Extract every line below, verbatim.

Data extracted from a collection:
====================

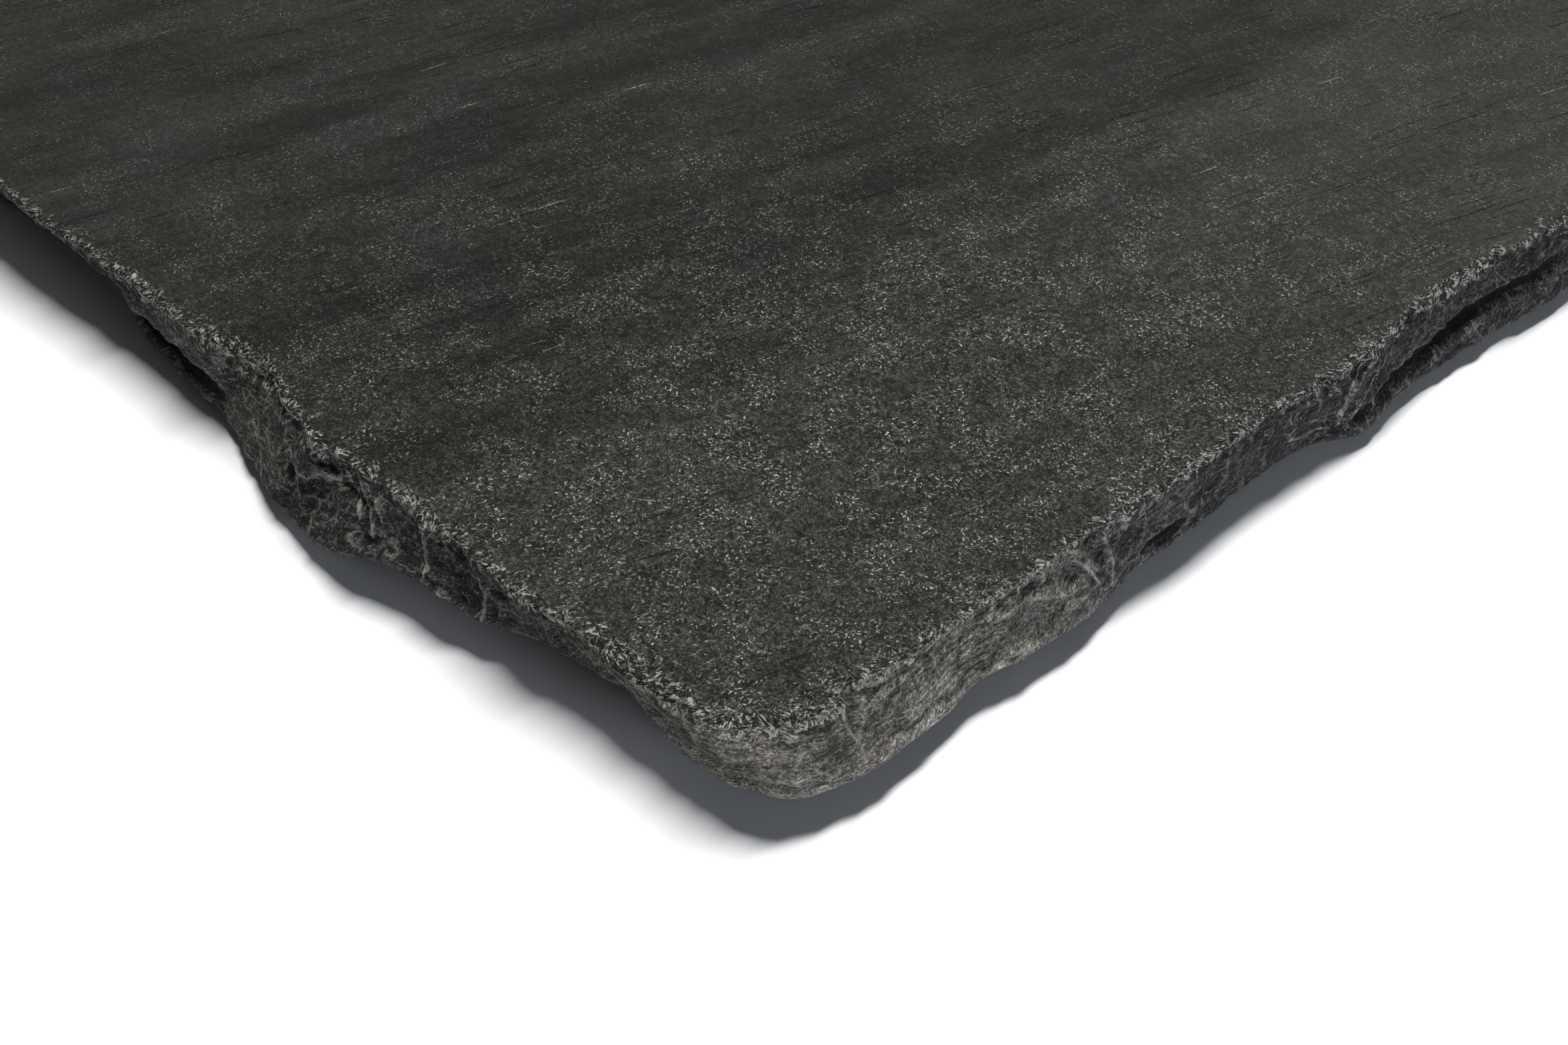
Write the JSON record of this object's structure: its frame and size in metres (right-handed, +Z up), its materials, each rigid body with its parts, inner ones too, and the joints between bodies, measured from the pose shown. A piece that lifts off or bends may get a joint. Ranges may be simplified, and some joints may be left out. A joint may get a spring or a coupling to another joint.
{
  "type": "limestone slab",
  "caption": "Square dark limestone paving slab with a naturally cleft face, hand-dressed scalloped edges and a flat underside to bed or rest on.",
  "frame": {"origin": "middle of the flat underside, on the plane that the slab rests on", "axes": "+Z up, through the thickness; X and Y along the sides, with the front corner at +X -Y"},
  "size_m": [0.6173, 0.6243, 0.0227],
  "materials": {
    "black_limestone": "matt natural cleft limestone, near black, with fine pale specks; the dressed edges are a little greyer"
  },
  "bodies": {
    "root": {"slab": "black_limestone"}
  },
  "joints": []
}
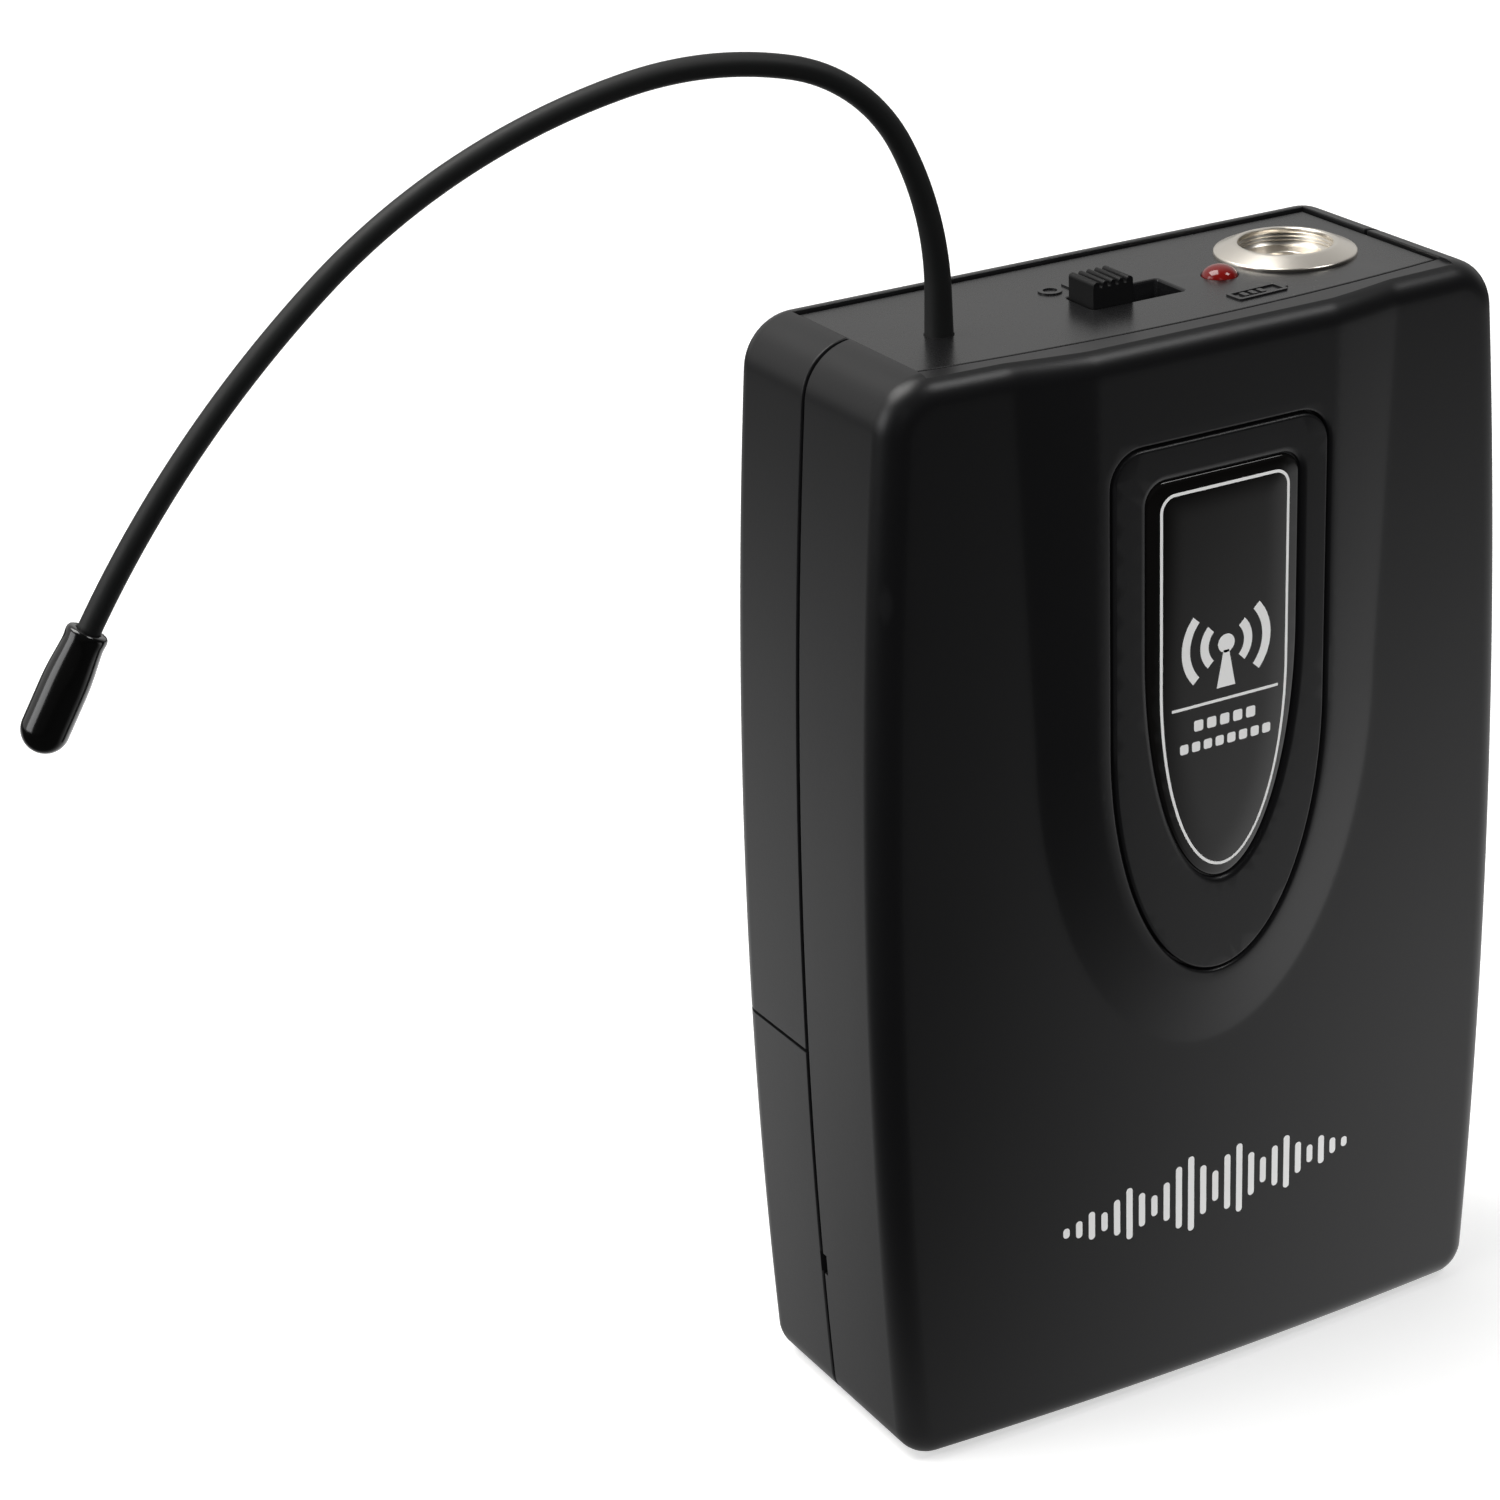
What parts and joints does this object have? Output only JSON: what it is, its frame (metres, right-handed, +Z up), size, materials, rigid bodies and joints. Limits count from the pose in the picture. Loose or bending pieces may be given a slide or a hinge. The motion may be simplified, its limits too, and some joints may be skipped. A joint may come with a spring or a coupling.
{
  "type": "wireless bodypack transmitter",
  "caption": "Pocket wireless microphone transmitter: barrel-sided black case with flexible whip aerial, slide switch, locking microphone socket, sliding battery door and belt clip.",
  "frame": {"origin": "middle of the case's bottom face, on the plane where the front and rear shells part", "axes": "+Z up towards the control plate, +Y towards the belt clip (the badge faces -Y), +X to the right seen from the front"},
  "size_m": [0.1298, 0.0345, 0.1256],
  "materials": {
    "case_plastic": "satin, fine moulded texture",
    "plate_plastic": "semi-gloss",
    "label_gloss": "high gloss",
    "nickel": "satin nickel plate",
    "insulator": "matte",
    "gold": "gold plate",
    "wire_insulation": "flexible",
    "led_red": "clear tinted",
    "tinned": "tin plated",
    "steel": "zinc plated",
    "spring_steel": "bright",
    "phenolic": "matte",
    "knob_plastic": "matte",
    "board": "solder mask",
    "ic_black": "matte",
    "capacitor": "sleeved",
    "aluminium": "satin",
    "ferrite": "matte",
    "trimmer_blue": "gloss",
    "trimmer_white": "gloss",
    "tray_plastic": "matte",
    "cell": "printed sleeve",
    "rubber": "matte",
    "cable_jacket": "matte",
    "brass": "bare",
    "cap_gloss": "gloss"
  },
  "bodies": {
    "case": {"front_shell": "case_plastic", "badge_insert": "case_plastic", "badge_label": "label_gloss", "rear_shell": "case_plastic", "control_plate": "plate_plastic", "jack_shell": "nickel", "jack_face": "nickel", "jack_insulator": "insulator", "jack_pins": "gold", "jack_washer": "nickel", "jack_nut": "nickel", "jack_wires": "wire_insulation", "led_lens": "led_red", "led_leads": "tinned", "switch_frame": "steel", "switch_base": "phenolic", "switch_terminals": "tinned", "control_board": "board", "circuit_board": "board", "board_screws": "steel", "rf_shield_can": "tinned", "crystal": "tinned", "chips": "ic_black", "capacitors": "capacitor", "coil_cans": "aluminium", "coil_slugs": "ferrite", "chip_resistors": "ic_black", "gain_trimmer": "trimmer_blue", "battery_tray": "tray_plastic", "battery_cell_1": "cell", "battery_cell_2": "cell", "contact_series": "nickel", "contact_tabs": "nickel", "contact_spring_1": "spring_steel", "contact_spring_2": "spring_steel", "battery_wires": "wire_insulation", "antenna_grommet": "rubber", "antenna_stub": "cable_jacket", "antenna_ferrule": "brass", "antenna_lead": "brass", "clip_base": "spring_steel", "clip_screws": "steel", "case_screws": "steel"},
    "battery_door": {"battery_door": "case_plastic"},
    "power_switch": {"switch_knob": "knob_plastic", "switch_slider": "knob_plastic", "switch_bridge": "gold"},
    "gain_rotor": {"gain_rotor": "trimmer_white"},
    "antenna_whip": {"antenna_whip": "cable_jacket", "antenna_cap": "cap_gloss"},
    "belt_clip": {"clip_arm": "spring_steel"}
  },
  "joints": [
    {"name": "power_switch_slide", "type": "slide", "parent": "case", "child": "power_switch", "axis": [1, 0, 0], "range_m": [0, 0.0048]},
    {"name": "battery_door_slide", "type": "slide", "parent": "case", "child": "battery_door", "axis": [0, 0, -1], "range_m": [0, 0.04]},
    {"name": "gain_trim", "type": "hinge", "parent": "case", "child": "gain_rotor", "pos_m": [0, -0.0061, 0.0184], "axis": [0, 1, 0], "range_deg": [-135, 135]},
    {"name": "antenna_flex", "type": "hinge", "parent": "case", "child": "antenna_whip", "pos_m": [-0.01927, -0.0027, 0.1035], "axis": [0.1392, 0.9903, 0], "range_deg": [-15, 40], "stiffness_Nm_per_rad": 0.02},
    {"name": "clip_flex", "type": "hinge", "parent": "case", "child": "belt_clip", "pos_m": [0, 0.01545, 0.0963], "axis": [1, 0, 0], "range_deg": [0, 12], "stiffness_Nm_per_rad": 1.5}
  ]
}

====================

— RESPONSE TO THE EXERCISE —
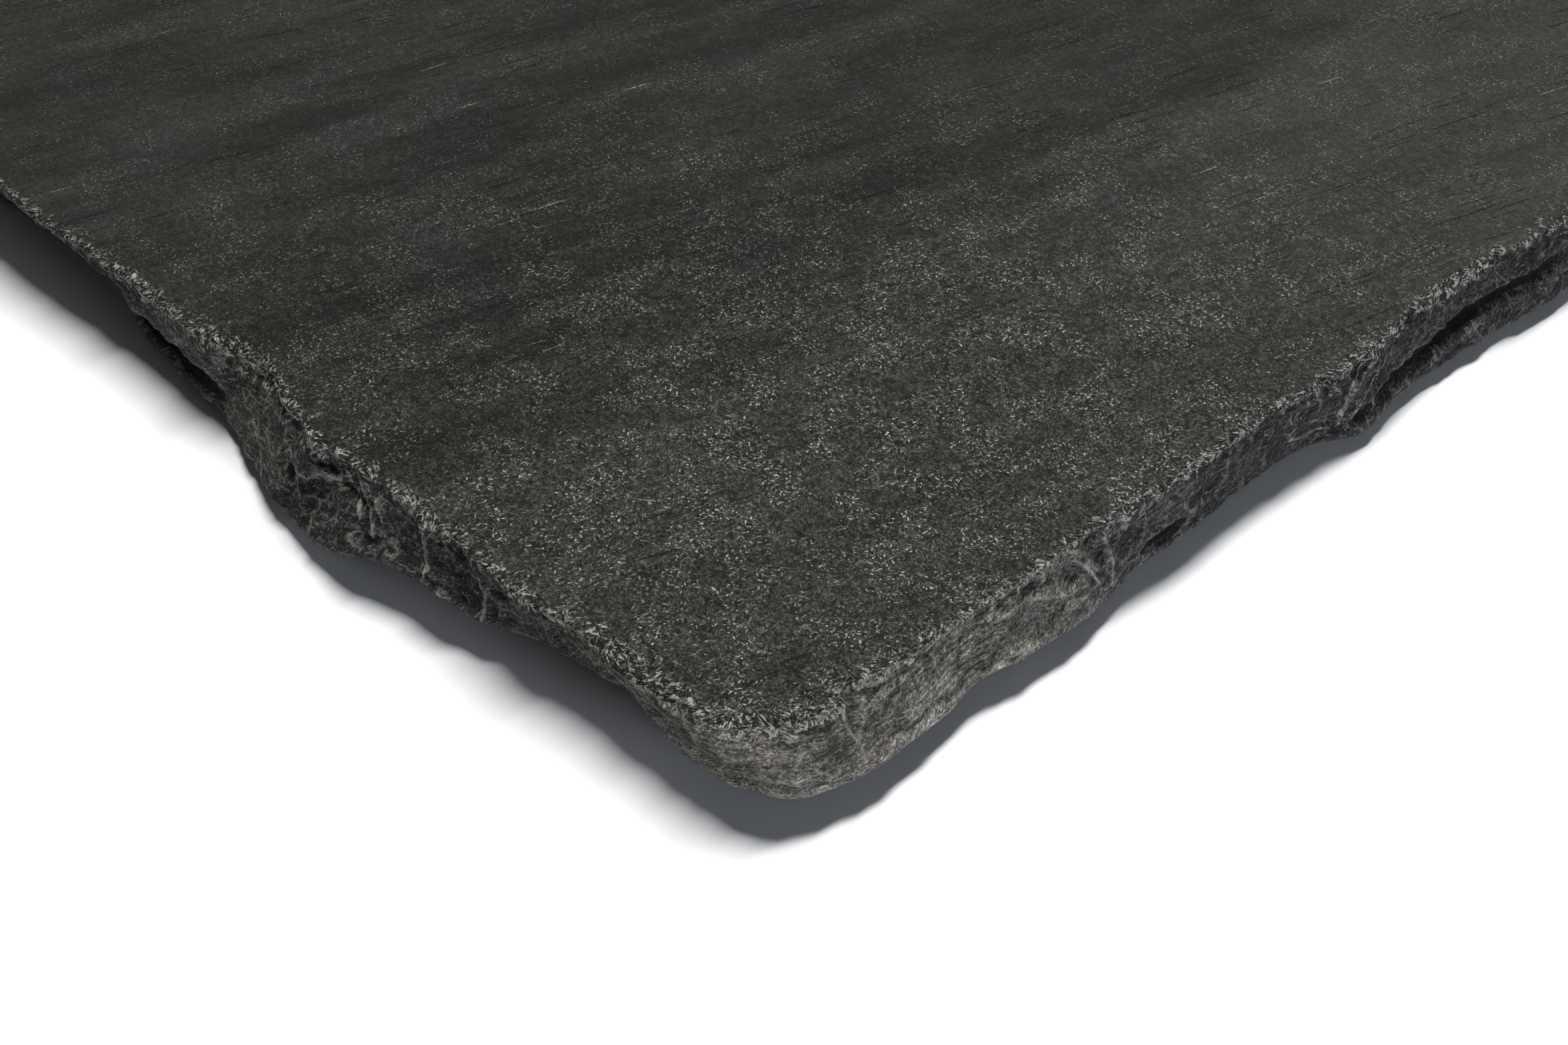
Write the JSON record of this object's structure: its frame and size in metres (right-handed, +Z up), its materials, each rigid body with its parts, inner ones too, and the joints between bodies, measured from the pose shown. A piece that lifts off or bends may get a joint. Ranges may be simplified, and some joints may be left out. A joint may get a spring or a coupling to another joint.
{
  "type": "limestone slab",
  "caption": "Square dark limestone paving slab with a naturally cleft face, hand-dressed scalloped edges and a flat underside to bed or rest on.",
  "frame": {"origin": "middle of the flat underside, on the plane that the slab rests on", "axes": "+Z up, through the thickness; X and Y along the sides, with the front corner at +X -Y"},
  "size_m": [0.6173, 0.6243, 0.0227],
  "materials": {
    "black_limestone": "matt natural cleft limestone, near black, with fine pale specks; the dressed edges are a little greyer"
  },
  "bodies": {
    "root": {"slab": "black_limestone"}
  },
  "joints": []
}
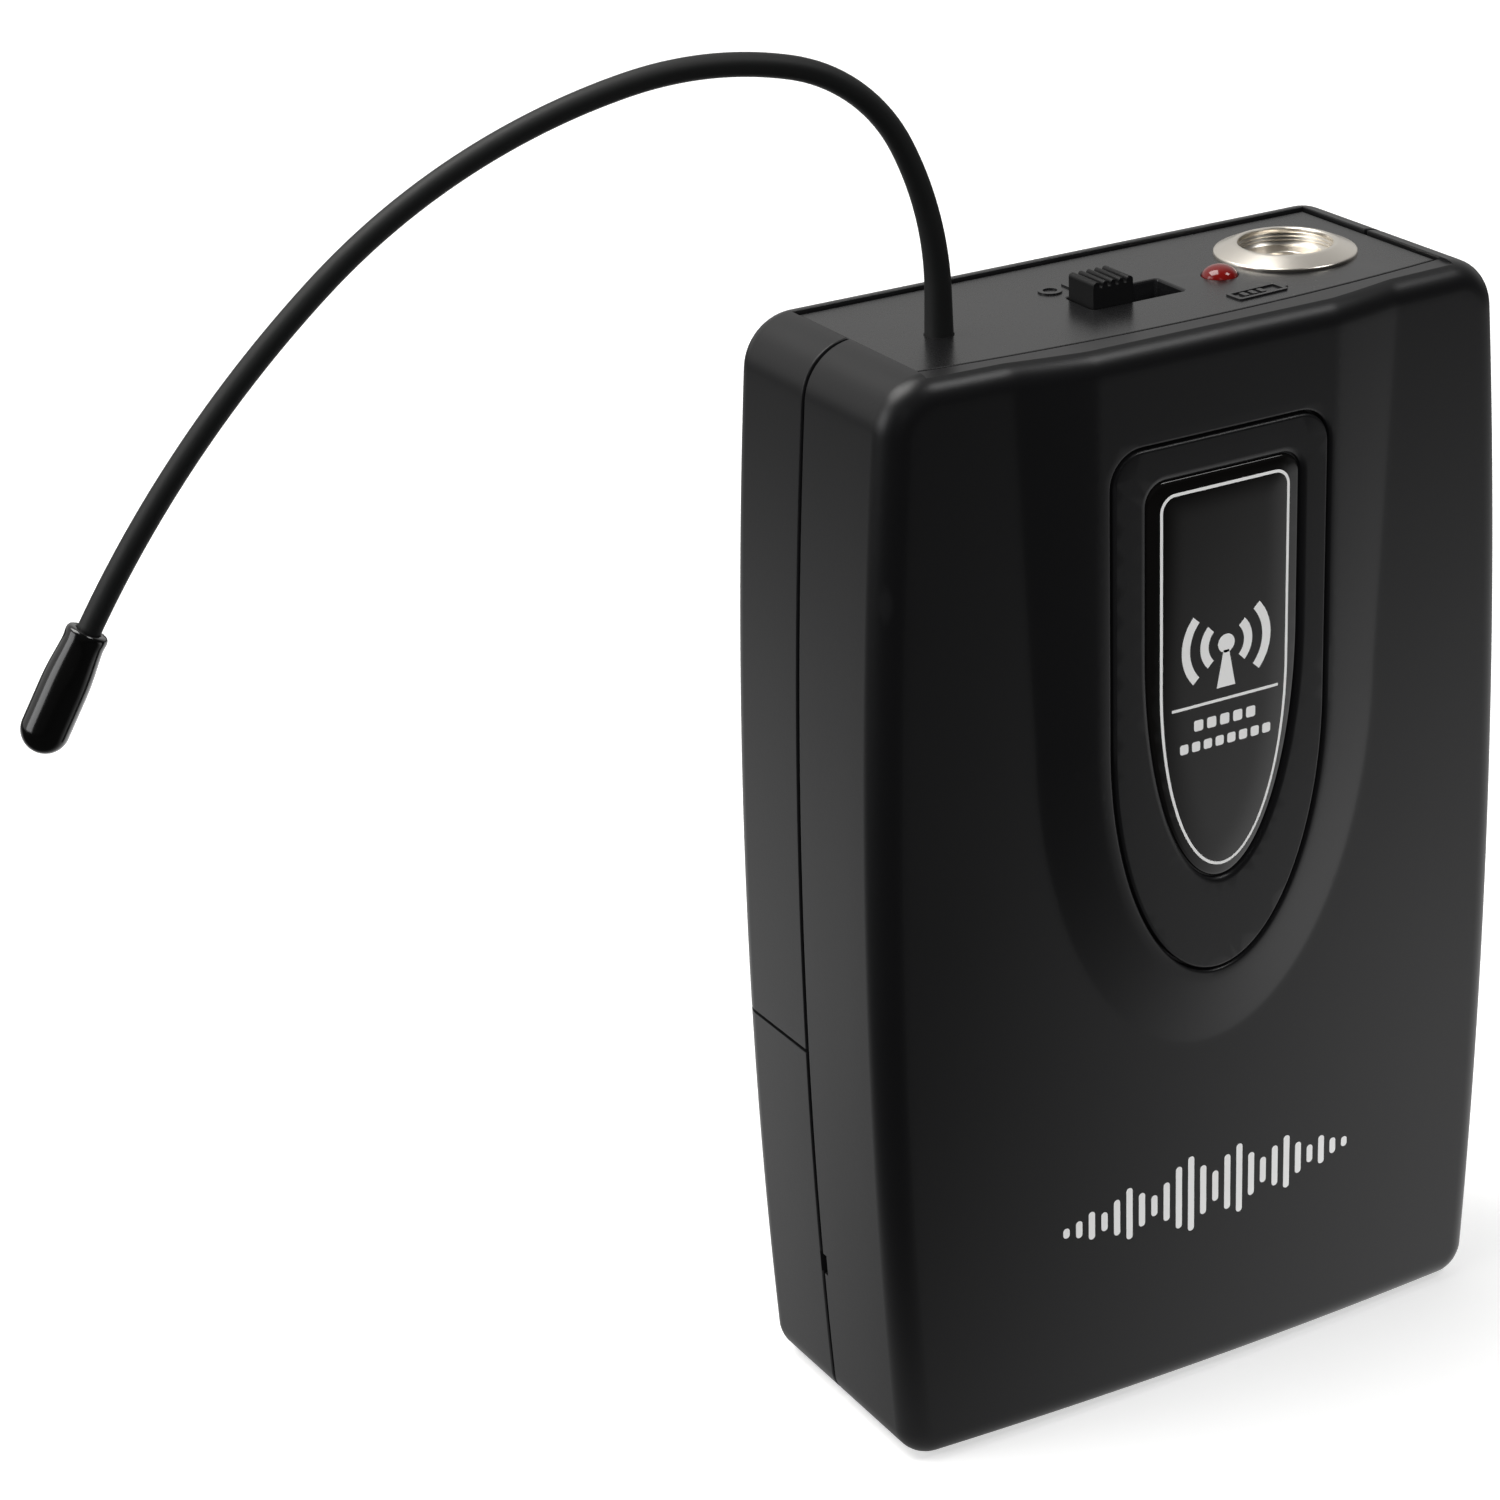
What parts and joints does this object have? Output only JSON: what it is, its frame (metres, right-handed, +Z up), size, materials, rigid bodies and joints. Limits count from the pose in the picture. Loose or bending pieces may be given a slide or a hinge. The motion may be simplified, its limits too, and some joints may be skipped. A joint may come with a spring or a coupling.
{
  "type": "wireless bodypack transmitter",
  "caption": "Pocket wireless microphone transmitter: barrel-sided black case with flexible whip aerial, slide switch, locking microphone socket, sliding battery door and belt clip.",
  "frame": {"origin": "middle of the case's bottom face, on the plane where the front and rear shells part", "axes": "+Z up towards the control plate, +Y towards the belt clip (the badge faces -Y), +X to the right seen from the front"},
  "size_m": [0.1298, 0.0345, 0.1256],
  "materials": {
    "case_plastic": "satin, fine moulded texture",
    "plate_plastic": "semi-gloss",
    "label_gloss": "high gloss",
    "nickel": "satin nickel plate",
    "insulator": "matte",
    "gold": "gold plate",
    "wire_insulation": "flexible",
    "led_red": "clear tinted",
    "tinned": "tin plated",
    "steel": "zinc plated",
    "spring_steel": "bright",
    "phenolic": "matte",
    "knob_plastic": "matte",
    "board": "solder mask",
    "ic_black": "matte",
    "capacitor": "sleeved",
    "aluminium": "satin",
    "ferrite": "matte",
    "trimmer_blue": "gloss",
    "trimmer_white": "gloss",
    "tray_plastic": "matte",
    "cell": "printed sleeve",
    "rubber": "matte",
    "cable_jacket": "matte",
    "brass": "bare",
    "cap_gloss": "gloss"
  },
  "bodies": {
    "case": {"front_shell": "case_plastic", "badge_insert": "case_plastic", "badge_label": "label_gloss", "rear_shell": "case_plastic", "control_plate": "plate_plastic", "jack_shell": "nickel", "jack_face": "nickel", "jack_insulator": "insulator", "jack_pins": "gold", "jack_washer": "nickel", "jack_nut": "nickel", "jack_wires": "wire_insulation", "led_lens": "led_red", "led_leads": "tinned", "switch_frame": "steel", "switch_base": "phenolic", "switch_terminals": "tinned", "control_board": "board", "circuit_board": "board", "board_screws": "steel", "rf_shield_can": "tinned", "crystal": "tinned", "chips": "ic_black", "capacitors": "capacitor", "coil_cans": "aluminium", "coil_slugs": "ferrite", "chip_resistors": "ic_black", "gain_trimmer": "trimmer_blue", "battery_tray": "tray_plastic", "battery_cell_1": "cell", "battery_cell_2": "cell", "contact_series": "nickel", "contact_tabs": "nickel", "contact_spring_1": "spring_steel", "contact_spring_2": "spring_steel", "battery_wires": "wire_insulation", "antenna_grommet": "rubber", "antenna_stub": "cable_jacket", "antenna_ferrule": "brass", "antenna_lead": "brass", "clip_base": "spring_steel", "clip_screws": "steel", "case_screws": "steel"},
    "battery_door": {"battery_door": "case_plastic"},
    "power_switch": {"switch_knob": "knob_plastic", "switch_slider": "knob_plastic", "switch_bridge": "gold"},
    "gain_rotor": {"gain_rotor": "trimmer_white"},
    "antenna_whip": {"antenna_whip": "cable_jacket", "antenna_cap": "cap_gloss"},
    "belt_clip": {"clip_arm": "spring_steel"}
  },
  "joints": [
    {"name": "power_switch_slide", "type": "slide", "parent": "case", "child": "power_switch", "axis": [1, 0, 0], "range_m": [0, 0.0048]},
    {"name": "battery_door_slide", "type": "slide", "parent": "case", "child": "battery_door", "axis": [0, 0, -1], "range_m": [0, 0.04]},
    {"name": "gain_trim", "type": "hinge", "parent": "case", "child": "gain_rotor", "pos_m": [0, -0.0061, 0.0184], "axis": [0, 1, 0], "range_deg": [-135, 135]},
    {"name": "antenna_flex", "type": "hinge", "parent": "case", "child": "antenna_whip", "pos_m": [-0.01927, -0.0027, 0.1035], "axis": [0.1392, 0.9903, 0], "range_deg": [-15, 40], "stiffness_Nm_per_rad": 0.02},
    {"name": "clip_flex", "type": "hinge", "parent": "case", "child": "belt_clip", "pos_m": [0, 0.01545, 0.0963], "axis": [1, 0, 0], "range_deg": [0, 12], "stiffness_Nm_per_rad": 1.5}
  ]
}